Piece by piece, we got the Devereux into Kathryn's house, and into the front room.

"Do you think you can get that back together before you go?" Kathryn asked.
"Sure, No problem!" I said.
I began to reassemble the loom, and got a slight bit stymied when it came to putting the shafts back on. As sweat beaded on my brow, and my loom repair prowess was tested, not to mention my pride, I fiddled until I got it figured it out. I had never seen a counter balance loom quite like the Devereux, its pulley system quite different than what I'm familiar with. Not to mention, I've only touched a handful of counter-balance looms. Taking what I knew about the loom, how it should work, I managed to work out the solution. Now here's hoping when Kathryn warps it for the first time, it's correct. I could foresee a trip back to Philadelphia in the near future, if it's not.

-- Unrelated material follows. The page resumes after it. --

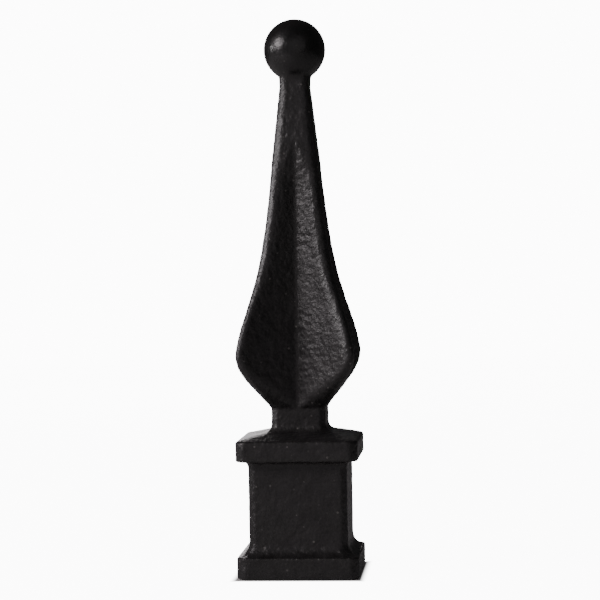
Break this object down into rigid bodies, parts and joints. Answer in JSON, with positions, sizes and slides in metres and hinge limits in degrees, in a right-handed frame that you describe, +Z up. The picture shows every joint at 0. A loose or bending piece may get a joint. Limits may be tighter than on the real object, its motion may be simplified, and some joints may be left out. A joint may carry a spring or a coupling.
{
  "type": "fence spear point",
  "caption": "Cast-iron fence picket cap: a square banded socket below a narrow neck and a four-winged, grooved spear blade that tapers to a ball tip.",
  "frame": {"origin": "centre of the underside of the collar's foot band", "axes": "+Z up along the axis to the ball; +X and +Y square to the flat faces of the collar, so a flat face looks along -Y"},
  "size_m": [0.0318, 0.0318, 0.1455],
  "materials": {
    "casting": "satin black paint over sand-cast iron"
  },
  "bodies": {
    "root": {"spear_point": "casting"}
  },
  "joints": []
}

Being pressed for time, we said our goodbyes, and piled back into the truck. We wandered around the maze of streets for a bit, as Kathryn's neighborhood was a little unfamiliar. The GPS wanted to take us around the block endlessly, but thankfully, Floyd has a good sense of direction. We still managed to beat the beginnings of Philadelphia rush-hour traffic.

Arriving back in Reading, we pulled up to the curb, put our flashers on, threw the cone out onto Washington street, and quickly unloaded the trailer. We were nearly completed when an officer pulled up behind us and asked if we had a permit.
"A what?" we asked
"A permit for loading and unloading on a thoroughfare. You need one for Washington Street."
"Oh we're sorry. We didn't know. We've been unloading stuff before and never had a problem. No one ever told us different," we said.
"Just make sure next time you have a permit," the cop said as he pulled away.

Stashing the looms quickly into the building, we head off for some quiet and some vacation time, the looms waiting for our return. Don’t tell Floyd, but I don’t think the one loom’s going to fit through the Loom Room door. It’ll be a surprise.

It's always an adventure when the loomatics go for a ride.